Syria is poised to become a frozen conflict. Russia will be left to manage, rather than resolve, this conflict—similar to other conflicts in the post-Soviet space. Despite Russia’s official justification that it intervened in Syria to fight terrorism, Moscow never targeted the Islamic State and Jabhat al-Nusra with any consistency. Instead, it indirectly strengthened them as the sheer brutality of Russia’s indiscriminate airstrikes preservation of the Assad regime drove moderates toward extremism. Rather than a genuine anti-terrorism campaign, Moscow ran a counterinsurgency campaign to save Assad. Because Assad (often with Russia’s backing) was responsible for most of the civilian deaths in Syria, as long as he remains in power the root cause of terrorism recruitment will remain in place, especially in Idlib.
A frozen conflict scenario may not be ideal for Moscow, but it is one that it can live with for a long time—especially because it will help make the argument for the need for Russia’s continued presence. In the West, policymakers always look for solutions; they perceive an unresolved situation as one of diminished gains. Moscow does not necessarily see things that way. Russia’s presence in Syria is limited enough that it can protect its interests there at low cost and for a long period of time. Only several thousand Russian military personnel, mostly elite forces, are deployed to Syria at any given time. Russia and Turkey conduct joint patrols in the northeast, and recently began a project to restore the Arch of Triumph in Palmyra in central Syria, but Russia’s positions are primarily in the west. It maintains a presence at the naval base at Tartus and the air base at Khmeimim, where Russian forces recently extended the runway and deployed nuclear-capable bombers. Russian positions also tend to be close to Iranian-supported positions, and generally far away from Islamic State-controlled pockets. Perhaps most importantly, the United States continues to signal its diminished interest in Syria, so Russia will not face genuine competition that would raise the cost of its presence in the country.

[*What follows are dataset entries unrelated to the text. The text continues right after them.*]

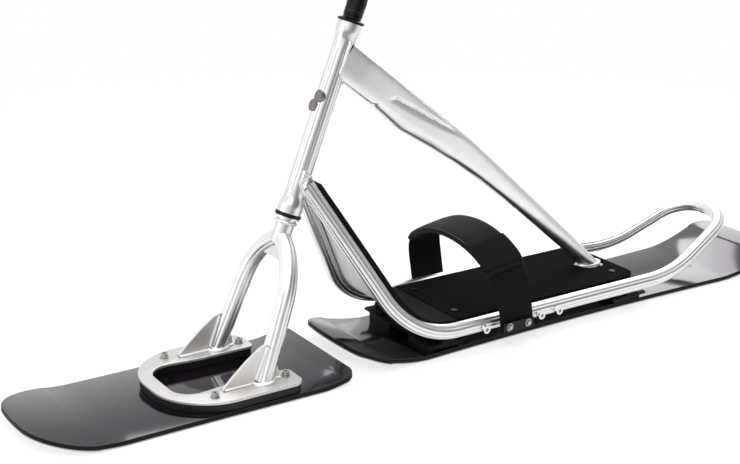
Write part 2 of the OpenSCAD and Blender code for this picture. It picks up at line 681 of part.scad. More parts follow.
module strap_inner() {
    translate([-strap_y, eyelet_z - 30]) square([2 * strap_y, strap_top - strap_r - eyelet_z + 30]);
    translate([-strap_y + strap_r, strap_top - strap_r]) square([2 * (strap_y - strap_r), strap_r]);
    for (s = [-1, 1]) translate([s * (strap_y - strap_r), strap_top - strap_r]) circle(strap_r);
}

module strap_sleeve() color("#0f0f10") leaning() translate([strap_w / 2 + 8, 0, 0]) rotate([90, 0, -90])
    linear_extrude(strap_w + 16) intersection() {
        difference() {
            strap_profile(9);
            strap_profile(fit);
        }
        translate([-100, strap_top - 60]) square([200, 100]);
    }

// Cockpit

headset_top = head_low + head_len + 19 + fit;
stem_low = headset_top + spacer_h;
stem_h = 40;
clamp_w = stem_low + stem_h / 2;
steerer_top = stem_low + stem_h - 3;

module spacers() color("#111113") on_axis(headset_top) difference() {
    union() for (i = [0:floor(spacer_h / 10) - 1]) translate([0, 0, i * spacer_h / floor(spacer_h / 10)])
        cylinder(d = 34 + (i % 2), h = spacer_h / floor(spacer_h / 10));
    translate([0, 0, -1]) cylinder(d = steerer_d, h = spacer_h + 2);
}

module stem() color("#1a1a1c") on_axis(stem_low) difference() {
    union() {
        cylinder(d = 40, h = stem_h);
        translate([0, -20, 0]) cube([stem_reach, 40, stem_h]);
        translate([stem_reach, 25, stem_h / 2]) rotate([90, 0, 0]) cylinder(d = stem_h, h = 50);
    }
    translate([0, 0, -1]) cylinder(d = steerer_d, h = stem_h + 2);
    translate([stem_reach, 60, stem_h / 2]) rotate([90, 0, 0]) cylinder(d = bar_d, h = 120);
}

module stem_cap() color("#1a1a1c") on_axis(stem_low + stem_h) {
    cylinder(d = 36, h = 4);
}

module bar_tube(a, b) {
    v = b - a;
    translate(a) rotate([0, acos(v[2] / norm(v)), atan2(v[1], v[0])]) cylinder(d = bar_d, h = norm(v));
}

low_y = 70;
high_y = bar_w / 2 - grip_len - 52;
bar_lean = atan2(bar_rise, high_y - low_y);
bar_bend_r = 58;
bar_bend_run = bar_bend_r * tan(bar_lean / 2);
crossbar_z = 0.72 * bar_rise;
crossbar_y = low_y + 0.72 * (high_y - low_y);

// Bar's centre line on the left as distance out and height, with each point's direction
function bar_turn(c, a0, a1, side, n = 6) = [for (i = [0:n]) let (a = a0 + (a1 - a0) * i / n)
    [c[0] + side * bar_bend_r * sin(a), c[1] - side * bar_bend_r * cos(a), a]];
bar_half = concat(bar_turn([low_y - bar_bend_run, bar_bend_r], 0, bar_lean, 1),
    bar_turn([high_y + bar_bend_run, bar_rise - bar_bend_r], bar_lean, 0, -1), [[bar_w / 2, bar_rise, 0]]);
bar_line = concat([for (i = [len(bar_half) - 1:-1:0]) [-bar_half[i][0], bar_half[i][1], -bar_half[i][2]]], bar_half);
bar_n = 20;

module handlebar() color("#1b1b1d") on_axis(clamp_w) translate([stem_reach, 0, 0]) polyhedron(
    points = [for (p = bar_line, i = [0:bar_n - 1]) let (a = 360 * i / bar_n, out = bar_d / 2 * sin(a))
        [bar_d / 2 * cos(a), p[0] - out * sin(p[2]), p[1] + out * cos(p[2])]],
    faces = concat([[for (i = [bar_n - 1:-1:0]) i]],
        [for (k = [0:len(bar_line) - 2], i = [0:bar_n - 1]) let (j = (i + 1) % bar_n)
            [k * bar_n + i, k * bar_n + j, (k + 1) * bar_n + j, (k + 1) * bar_n + i]],
        [[for (i = [0:bar_n - 1]) (len(bar_line) - 1) * bar_n + i]]));

module crossbar() color("#1b1b1d") on_axis(clamp_w) translate([stem_reach, 0, 0]) difference() {
    translate([0, crossbar_y, crossbar_z]) rotate([90, 0, 0]) cylinder(d = 16, h = 2 * crossbar_y);
    for (s = [-1, 1]) bar_tube([0, s * low_y, 0], [0, s * high_y, bar_rise]);
}

module grip() on_axis(clamp_w) translate([stem_reach, bar_w / 2 - grip_len, bar_rise]) rotate([-90, 0, 0])
    difference() {
        cylinder(d = grip_d, h = grip_len + 3);
        translate([0, 0, -1]) cylinder(d = bar_d, h = grip_len + 1);
    }

module grip_left() color("#0e0e0f") grip();
module grip_right() color("#0e0e0f") mirror([0, 1, 0]) grip();

front_board_core();
front_board_base();
front_board_edge();
rear_board_core();
rear_board_base();
rear_board_edge();
fork_pad();
fork_plate();
fork_plate_bolts();
fork_leg_left();
fork_leg_right();
fork_gussets_front();
fork_gussets_rear();
crown_web();
steerer();
crown_race();
head_tube();
headset_lower();
headset_upper();
head_badge();
rail_left();
rail_right();
top_tube();
deck_plate();
deck_pad();
kick_pad();
deck_screws();
riser_front();
riser_rear();
riser_pad_front();
riser_pad_rear();
riser_bolts();
eyelets_left();
eyelets_right();
anchor_left();
anchor_right();
strap_band();
strap_sleeve();
spacers();
stem();
stem_cap();
handlebar();
crossbar();
grip_left();
grip_right();
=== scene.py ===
"""Dresses the packed snowscoot: finer boards, tubes and straps, and their real finishes."""
import logging
import math
from dataclasses import dataclass, field, replace
from enum import Enum
from typing import Iterable, Sequence

import bmesh
import bpy
from mathutils import Matrix, Vector


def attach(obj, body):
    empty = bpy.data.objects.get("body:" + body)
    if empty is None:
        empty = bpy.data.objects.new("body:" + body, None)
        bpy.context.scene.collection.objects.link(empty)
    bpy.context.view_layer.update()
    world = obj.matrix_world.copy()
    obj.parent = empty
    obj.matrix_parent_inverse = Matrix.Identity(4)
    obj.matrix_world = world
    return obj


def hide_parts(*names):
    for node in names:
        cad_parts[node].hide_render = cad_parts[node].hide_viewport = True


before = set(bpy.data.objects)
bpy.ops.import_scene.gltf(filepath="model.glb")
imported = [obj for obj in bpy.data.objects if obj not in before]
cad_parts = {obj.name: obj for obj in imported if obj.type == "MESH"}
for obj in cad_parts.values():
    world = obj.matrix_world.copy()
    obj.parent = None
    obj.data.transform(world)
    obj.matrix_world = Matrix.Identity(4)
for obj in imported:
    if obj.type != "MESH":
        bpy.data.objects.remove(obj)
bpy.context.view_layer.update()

LOG = logging.getLogger("snowscoot")
MM = 0.001
RAKE = math.radians(21.4)
AXIS_X = 0.434


# Small helpers for places, colours and nodes

def mm(*values: float) -> Vector:
    """A point given in millimetres, in metres."""
    return Vector(values) * MM


def linear(hex_code: str) -> tuple[float, float, float, float]:
    """Turns an sRGB hex colour into linear light.

    Args:
        hex_code: Six hex digits, with or without a hash.

    Returns:
        Red, green, blue and alpha.
    """
    digits = hex_code.lstrip("#")
    parts = [int(digits[i:i + 2], 16) / 255 for i in (0, 2, 4)]
    light = [p / 12.92 if p <= 0.04045 else ((p + 0.055) / 1.055) ** 2.4 for p in parts]
    return light[0], light[1], light[2], 1.0


def add_node(tree: bpy.types.NodeTree, kind: str, links: dict | None = None, **settings: object) -> bpy.types.Node:
    """Adds a node with its settings and links.

    Args:
        tree: The node tree.
        kind: The node's type name, without the ShaderNode that it starts with.
        links: Socket name or index to a value or to another node's output.
        settings: The node's own properties.

    Returns:
        The new node.
    """
    node = tree.nodes.new(f"ShaderNode{kind}")
    for name, value in settings.items():
        setattr(node, name, value)
    for name, value in (links or {}).items():
        socket = node.inputs[name]
        if isinstance(value, bpy.types.NodeSocket):
            tree.links.new(value, socket)
        else:
            socket.default_value = value
    return node


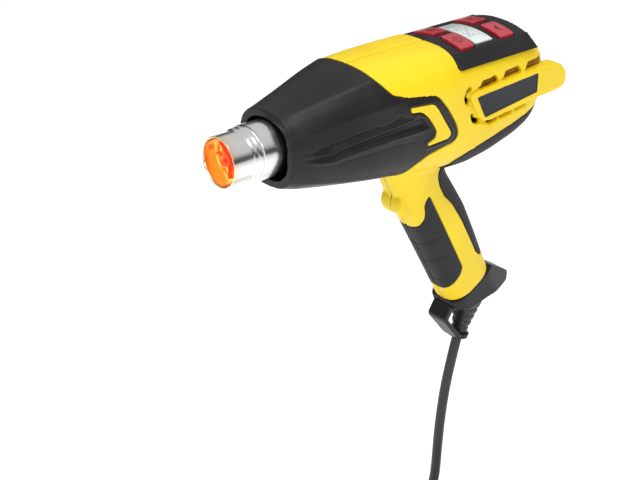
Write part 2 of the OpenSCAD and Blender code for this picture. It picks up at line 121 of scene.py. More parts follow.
# %% A wrapper for shader sockets and materials
class Signal:
    def __init__(self, finish, socket):
        self.finish = finish
        self.socket = socket

    def maths(self, operation, first, second, clamp=False):
        made = self.finish.node("ShaderNodeMath", {"operation": operation, "use_clamp": clamp},
                                {0: first, 1: second})
        return made["Value"]

    def __add__(self, other):
        return self.maths("ADD", self, other)

    def __radd__(self, other):
        return self.maths("ADD", other, self)

    def __sub__(self, other):
        return self.maths("SUBTRACT", self, other)

    def __rsub__(self, other):
        return self.maths("SUBTRACT", other, self)

    def __mul__(self, other):
        return self.maths("MULTIPLY", self, other)

    def __rmul__(self, other):
        return self.maths("MULTIPLY", other, self)

    def __pow__(self, other):
        return self.maths("POWER", self, other)

    def clamped(self):
        return self.maths("ADD", self, 0.0, clamp=True)

    def between(self, low, high):
        """0 below low, 1 above high and a smooth rise between them."""
        made = self.finish.node("ShaderNodeMapRange", {"interpolation_type": "SMOOTHSTEP"},
                                {"Value": self, "From Min": low, "From Max": high})
        return made["Result"]


class Added:
    def __init__(self, finish, node):
        self.finish = finish
        self.node = node

    def __getitem__(self, name):
        return Signal(self.finish, self.node.outputs[name])


class Finish:
    def __init__(self, name):
        self.material = bpy.data.materials.new(name)
        self.material.use_nodes = True
        self.tree = self.material.node_tree
        self.shader = self.tree.nodes["Principled BSDF"]

    def feed(self, socket, value):
        if isinstance(value, Signal):
            self.tree.links.new(value.socket, socket)
        elif isinstance(value, tuple) and len(value) == 3 and socket.type == "RGBA":
            socket.default_value = (*value, 1)
        else:
            socket.default_value = value

    def node(self, kind, settings, inputs):
        node = self.tree.nodes.new(kind)
        for name, value in settings.items():
            if name == "stops":
                ramp = node.color_ramp
                while len(ramp.elements) < len(value):
                    ramp.elements.new(0.5)
                for element, (position, colour) in zip(ramp.elements, value):
                    element.position = position
                    element.color = (*colour, 1)
            else:
                setattr(node, name, value)
        for name, value in inputs.items():
            self.feed(node.inputs[name], value)
        return Added(self, node)

    def where(self, centre=(0, 0, 0), turn=(0, 0, 0), scale=(1, 1, 1)):
        """Object coordinates, moved, turned and stretched."""
        source = self.node("ShaderNodeTexCoord", {}, {})["Object"]
        return self.node("ShaderNodeMapping", {"vector_type": "POINT"},
                         {"Vector": source, "Location": centre, "Rotation": turn, "Scale": scale})["Vector"]

    def noise(self, vector, scale, detail=2.0):
        return self.node("ShaderNodeTexNoise", {},
                         {"Vector": vector, "Scale": scale, "Detail": detail})["Fac"]

    def blend(self, factor, first, second):
        made = self.node("ShaderNodeMix", {"data_type": "RGBA"}, {})
        for index, value in ((0, factor), (6, first), (7, second)):
            self.feed(made.node.inputs[index], value)
        return Signal(self, made.node.outputs[2])

    def bump(self, height, strength, distance):
        return self.node("ShaderNodeBump", {},
                         {"Height": height, "Strength": strength, "Distance": distance})["Normal"]

    def surface(self, **sockets):
        for name, value in sockets.items():
            self.feed(self.shader.inputs[name.replace("_", " ")], value)
        return self.material


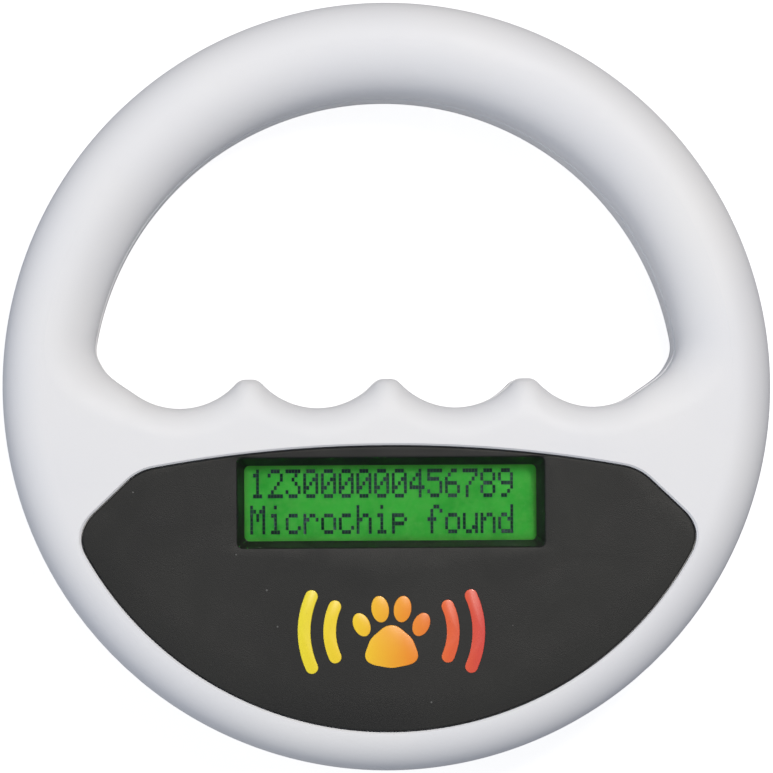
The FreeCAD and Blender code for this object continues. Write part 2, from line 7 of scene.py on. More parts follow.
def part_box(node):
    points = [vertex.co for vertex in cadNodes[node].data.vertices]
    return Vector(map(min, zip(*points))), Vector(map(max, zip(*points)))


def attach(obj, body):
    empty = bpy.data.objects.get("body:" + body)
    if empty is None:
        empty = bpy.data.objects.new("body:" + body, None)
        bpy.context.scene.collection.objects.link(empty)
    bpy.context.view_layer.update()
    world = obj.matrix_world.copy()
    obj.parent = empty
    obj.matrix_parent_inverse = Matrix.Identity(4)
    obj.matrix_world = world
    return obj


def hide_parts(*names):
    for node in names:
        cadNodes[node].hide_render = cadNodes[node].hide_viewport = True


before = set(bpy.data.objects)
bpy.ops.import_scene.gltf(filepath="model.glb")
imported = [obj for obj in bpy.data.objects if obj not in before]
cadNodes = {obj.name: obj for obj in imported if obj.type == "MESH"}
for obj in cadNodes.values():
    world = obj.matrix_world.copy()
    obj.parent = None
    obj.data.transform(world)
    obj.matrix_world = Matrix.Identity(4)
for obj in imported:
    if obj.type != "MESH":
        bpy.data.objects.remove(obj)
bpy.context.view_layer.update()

mm = 0.001
print("frame:", len(cadNodes), "nodes")

shellLow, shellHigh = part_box("front_shell")
ringRadius = shellHigh.x
faceHeight = shellHigh.z
seamHeight = shellLow.z
panelLow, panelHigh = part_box("front_panel")


# camera: straight over the face, standing a little to the lower left of it

cameraSetup = {
    "aim": (-0.10 * mm, -0.10 * mm, 19.5 * mm),
    "foot": (-46.0 * mm, -38.0 * mm),
    "distance": 1300.0 * mm,
    "frameWidth": 145.95 * mm,   # what the frame spans at the height of the aim
    "roll": 0.35,                # degrees
    "sensor": 36.0,
    "clipStart": 0.01,
}


def makeCamera(setup):
    data = bpy.data.cameras.new("camera")
    camera = bpy.data.objects.new("camera", data)
    bpy.context.scene.collection.objects.link(camera)
    aim = Vector(setup["aim"])
    place = Vector((*setup["foot"], setup["aim"][2] + setup["distance"]))
    look = aim - place
    data.sensor_width = setup["sensor"]
    data.lens = data.sensor_width * look.length / setup["frameWidth"]
    data.clip_start = setup["clipStart"]
    camera.location = place
    backward = -look.normalized()
    right = Vector((0, 1, 0)).cross(backward).normalized()
    up = backward.cross(right)
    turn = math.radians(setup["roll"])
    rolledRight = right * math.cos(turn) - up * math.sin(turn)
    rolledUp = up * math.cos(turn) + right * math.sin(turn)
    camera.rotation_euler = Matrix((rolledRight, rolledUp, backward)).transposed().to_euler()
    bpy.context.scene.camera = camera


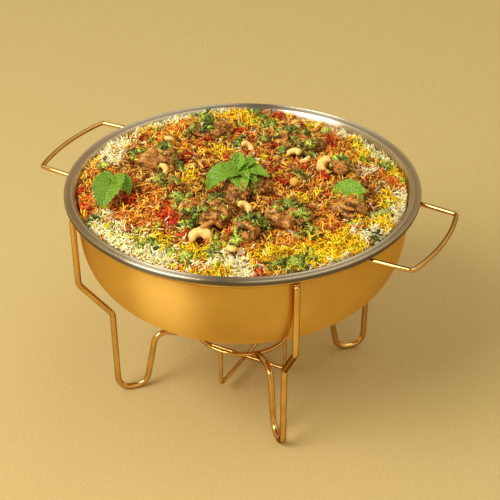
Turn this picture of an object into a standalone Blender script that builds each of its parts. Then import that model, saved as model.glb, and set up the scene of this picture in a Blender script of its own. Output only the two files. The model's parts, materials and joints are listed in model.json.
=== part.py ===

To be sure, Moscow may still encounter problems. Two Russian servicemen died as a result of a drone attack on Khmeimim in January 2018, for example, and a frozen conflict scenario is ripe for exploitation by the Islamic State, but these are not crippling costs to the Russian state. To the contrary, small-scale problems could create arguments for select and targeted Russian reinforcement of the Russian position—which is how a frozen conflict tends to perpetuate itself and justify Russia’s interest in a continued presence. In the past, attacks spurred Russia to bring advanced equipment into Syria, such as the S-400 air-defense system, which ultimately served to strengthen Syria’s anti-access area denial and deter the West.
For years, one of the Kremlin’s primary goals has been to demonstrate that no major crisis could be resolved without Russia. Future crises in the Middle East will likely involve Russia one way or the other, but as in Syria, Moscow’s presence is more likely to bring Russia status than result in Moscow taking on the responsibilities of a genuine leader. This will suit Moscow just fine, but it will not bolster regional security or the U.S. position in the Middle East or in other parts of the world as the United States pivots toward great power competition with China and Russia. U.S. adversaries and allies around the globe have watched how the United States handled the Syria conflict and extracted lessons about what it portends for U.S. behavior elsewhere. The United States’ tacit acquiescence to normalization with Assad, a dictator accused of war crimes, demonstrates to observers that, in essence, Russia (and Iran) won the war. They may conclude that the benefits of challenging the United States, in the long term, outweigh the costs.